[begin Given material]

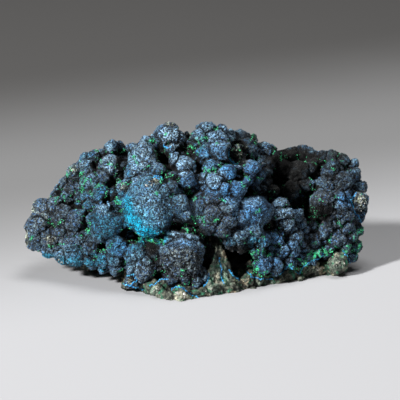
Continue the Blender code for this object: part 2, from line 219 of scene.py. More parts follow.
# Where the rock stayed round, as across, rise, two radii and strength
ROUND_PLACES = ((47.7, 4.3, 4.4, 4.4, 1.0), (8.0, 3.0, 5.0, 7.0, 0.7))

# Round nodules in the rock, as across, rise, depth and radius
ROCK_NODULES = (
    (-13.3, -3.7, -21, 2.6), (-10.7, -2.9, -22, 2.8), (-5.7, -4.7, -24, 2.6),
    (47.7, 4.3, 1, 4.2), (-21.5, -1.8, -16, 2.3), (33.5, -0.4, -3.2, 2.4), (40.5, 2.6, 0.6, 2.6),
)

# Corners of the broken chunks, in x, y, z
ROCK_CHUNKS = {
    "toe": (
        (-25.5, -10, -6), (-19, -19.5, -6), (-12.5, -28, -6), (-6.5, -31, -6), (1.5, -26.6, -6),
        (15, -17, -6), (29, -9.5, -6), (43, -1, -6), (51.5, 5, -6), (52, 18, -6), (46, 25, -6),
        (-22, 24, -6), (-28, 8, -6), (-23.5, -10, 4), (-16.5, -18.7, 3.8), (-9, -26.4, 3.4),
        (-4, -27, 3.4), (2, -24, 3.4), (15, -15, 3), (29, -7.5, 2.8), (43, 2, 4.6),
        (50, 9.5, 4.5), (44, 24, 7), (-20, 22, 7),
    ),
    "spur": (
        (6.9, -16.3, 16), (8.7, -14.6, 16.5), (2, -24.8, -4), (14.5, -16, -4), (8, -9, 2),
        (4.2, -19.8, 8.5), (11.6, -14.5, 9),
    ),
    "left_wall": (
        (-24, 4, -6), (-20, 24, -6), (12, 26, -6), (12, 4, -6), (-8, -5, 12), (7, -3, 9),
        (-57, 2, 11.5), (-56.2, 4.5, 16), (-54, 5.5, 20.5), (-51.5, 7.5, 24), (-46, 16, 19),
        (-42, 10, 28), (-30, 14, 34), (-18, 12, 38), (0, 12, 43), (9, 14, 42), (14, 24, 36),
        (-30, 22, 14), (0, 29, 12), (14, 28, 14),
    ),
    "right_wall": (
        (8, 10, -6), (12, 27, -6), (46, 26, -6), (50, 10, -6), (10, 20, 34), (14, 23, 37),
        (24, 26, 33), (42, 27, 32), (52, 23, 27), (55.5, 17, 18), (54, 11, 8), (20, 29, 12),
        (44, 30, 12),
    ),
}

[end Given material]

### Objective
Print the whole listing again, exactly.

### Finished task
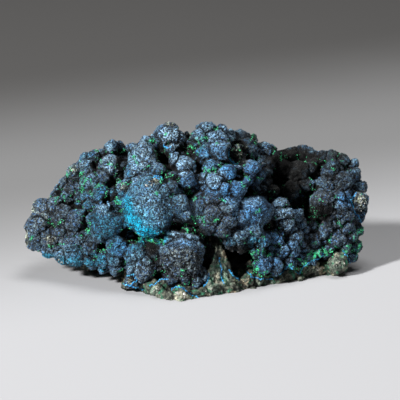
Continue the Blender code for this object: part 2, from line 219 of scene.py. More parts follow.
# Where the rock stayed round, as across, rise, two radii and strength
ROUND_PLACES = ((47.7, 4.3, 4.4, 4.4, 1.0), (8.0, 3.0, 5.0, 7.0, 0.7))

# Round nodules in the rock, as across, rise, depth and radius
ROCK_NODULES = (
    (-13.3, -3.7, -21, 2.6), (-10.7, -2.9, -22, 2.8), (-5.7, -4.7, -24, 2.6),
    (47.7, 4.3, 1, 4.2), (-21.5, -1.8, -16, 2.3), (33.5, -0.4, -3.2, 2.4), (40.5, 2.6, 0.6, 2.6),
)

# Corners of the broken chunks, in x, y, z
ROCK_CHUNKS = {
    "toe": (
        (-25.5, -10, -6), (-19, -19.5, -6), (-12.5, -28, -6), (-6.5, -31, -6), (1.5, -26.6, -6),
        (15, -17, -6), (29, -9.5, -6), (43, -1, -6), (51.5, 5, -6), (52, 18, -6), (46, 25, -6),
        (-22, 24, -6), (-28, 8, -6), (-23.5, -10, 4), (-16.5, -18.7, 3.8), (-9, -26.4, 3.4),
        (-4, -27, 3.4), (2, -24, 3.4), (15, -15, 3), (29, -7.5, 2.8), (43, 2, 4.6),
        (50, 9.5, 4.5), (44, 24, 7), (-20, 22, 7),
    ),
    "spur": (
        (6.9, -16.3, 16), (8.7, -14.6, 16.5), (2, -24.8, -4), (14.5, -16, -4), (8, -9, 2),
        (4.2, -19.8, 8.5), (11.6, -14.5, 9),
    ),
    "left_wall": (
        (-24, 4, -6), (-20, 24, -6), (12, 26, -6), (12, 4, -6), (-8, -5, 12), (7, -3, 9),
        (-57, 2, 11.5), (-56.2, 4.5, 16), (-54, 5.5, 20.5), (-51.5, 7.5, 24), (-46, 16, 19),
        (-42, 10, 28), (-30, 14, 34), (-18, 12, 38), (0, 12, 43), (9, 14, 42), (14, 24, 36),
        (-30, 22, 14), (0, 29, 12), (14, 28, 14),
    ),
    "right_wall": (
        (8, 10, -6), (12, 27, -6), (46, 26, -6), (50, 10, -6), (10, 20, 34), (14, 23, 37),
        (24, 26, 33), (42, 27, 32), (52, 23, 27), (55.5, 17, 18), (54, 11, 8), (20, 29, 12),
        (44, 30, 12),
    ),
}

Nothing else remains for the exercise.